Одним словом, наряду с прямой, осознанной художественной фантастикой аллегорической или комической, травестийной — и европейское, и азиатское средневековье знает и «скрытую фантастику» — различного рода чудеса и рассказы об удивительном. Под эту рубрику подходили чудеса, творимые христианскими и буддийскими святыми, чудеса далеких неведомых стран, встречи с мертвыми, духами, оборотнями и привидениями. Все они, как правило, имели и чисто практический смысл: убеждали в могуществе божества или представляли познавательный интерес[96], но одновременно с этим они удовлетворяли потребность в занимательном, развлекательном чтении или рассказе.

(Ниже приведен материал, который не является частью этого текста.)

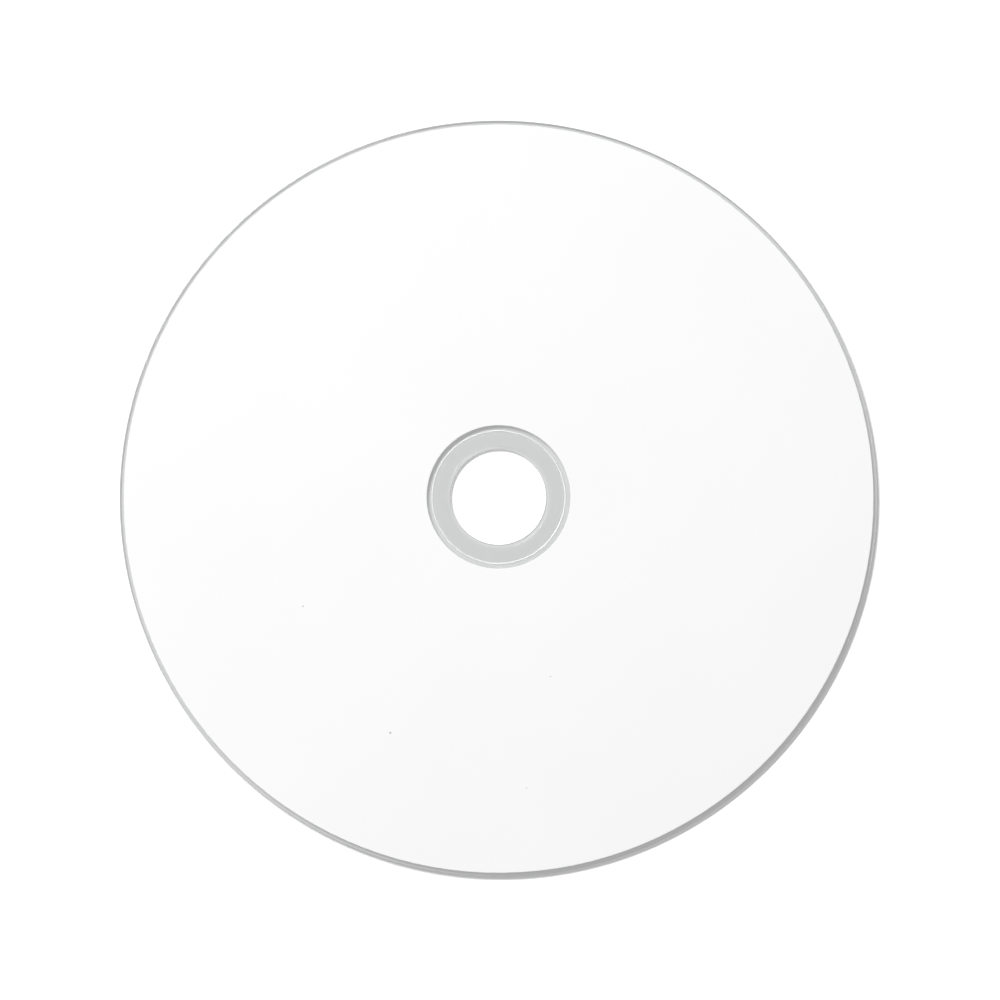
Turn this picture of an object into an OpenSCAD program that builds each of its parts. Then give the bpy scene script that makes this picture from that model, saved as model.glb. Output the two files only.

Но даже в том случае, если все подобные чудеса воспринимались с полным, абсолютным доверием (а далеко не всегда это было так), они были все-таки чем-то необычным, они удивляли, они четко отделялись в сознании как от обыденной жизни, так и от сказочной фантастики. Современный исследователь несказочной народной прозы — легенд и преданий — отмечает, что при любой степени доверия к событиям, о которых повествует легенда, и исполнитель, и слушатели прекрасно сознают сверхъестественность, неординарность, необычность этих событий; «основным содержанием легенды является нечто необыкновенное»[97]. Этим легенда и интересна, в этом ее основная привлекательность.
На Востоке возникает специальный жанр рассказов об удивительном и вырастающая на их основе новелла четко отделяется от новеллы типа жизнеописания[98]. Быличка отличается от других жанров несказочной прозы тем, что это, как правило, рассказ «не только об удивительном, но и страшном, жутком»[99], что, кстати, тоже имело аспект эстетический, в чем убеждает дальнейший опыт готического романа и творчества романтиков.
И в рассказах о чудесах постепенно формируются специфические средства создания художественной иллюзии, которые просто не могли возникнуть ни в сказке, ни в игровой фантастике и которые впоследствии, когда рассказы об удивительном и необычайном превратятся в повествования профанные и собственно фантастические, станут непременными атрибутами фантастики удивительного и в творчестве романтиков, и позднее, уже в пору господства научной фантастики.